I blame BR. He sent us in the direction of “The Ugly Man” That’s the name of yet another bar, not an English prop forward. A hazy night, but some bits remained lucid the next morning. Taking Isaac to MacDonalds to prove it was closed. About 3 a.m. I’m told. Then the sight of UR’s Lynsey trying to restrain a “tired and emotional” Tommy who was determined to find another drinking-hole. Eventually he broke free. She yelled at Rooster to catch him. As if there was any chance of that – he’d probably just get lost.

Sunday was Venice. The General’s lot took a gondola trip. I swear I heard a gondolier singing an operatic version of “Stand up for the Ulstermen”, but it could have been my imagination.
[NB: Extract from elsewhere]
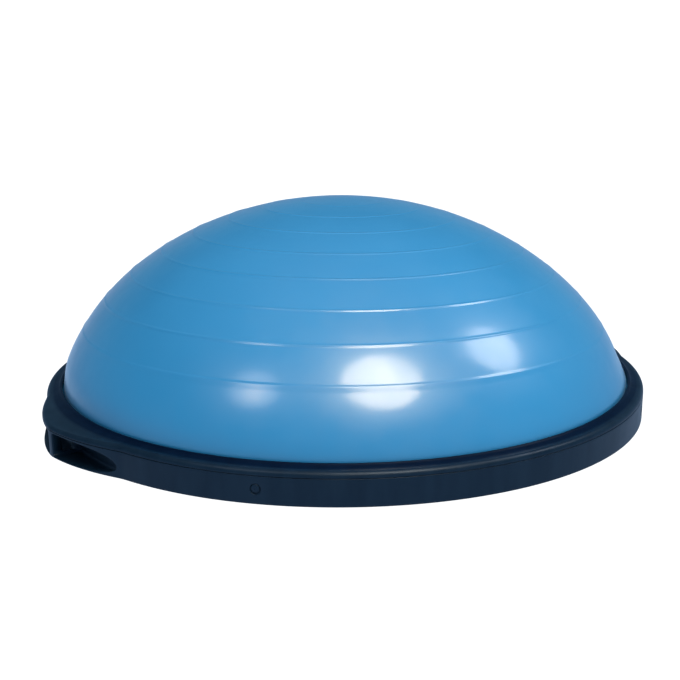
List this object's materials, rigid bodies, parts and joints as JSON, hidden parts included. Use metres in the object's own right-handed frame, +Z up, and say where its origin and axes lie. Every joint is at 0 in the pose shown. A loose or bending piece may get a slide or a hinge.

We did the St Mark’s Square thing – ate in MacDonalds because we could afford it – then Rooster walked us back to the train station. We ended on the wrong side of the Grand Canal.

There was no fog on Monday so Ryanair made it back to Stansted. Rooster drove to Milan to catch his flight, but ignored the pleadings of Doris and took a short cut. Made his flight with seconds to spare. Back home I just had to ask. “Rooster, who is Doris anyway and does your wife know about her?” Turns out she is his sat-nav system. I need another drink.

 

* The UAFC are not responsible for the witterings of any supporters in the production of this piece, and the views expressed are the views of the eidjit doing the writing.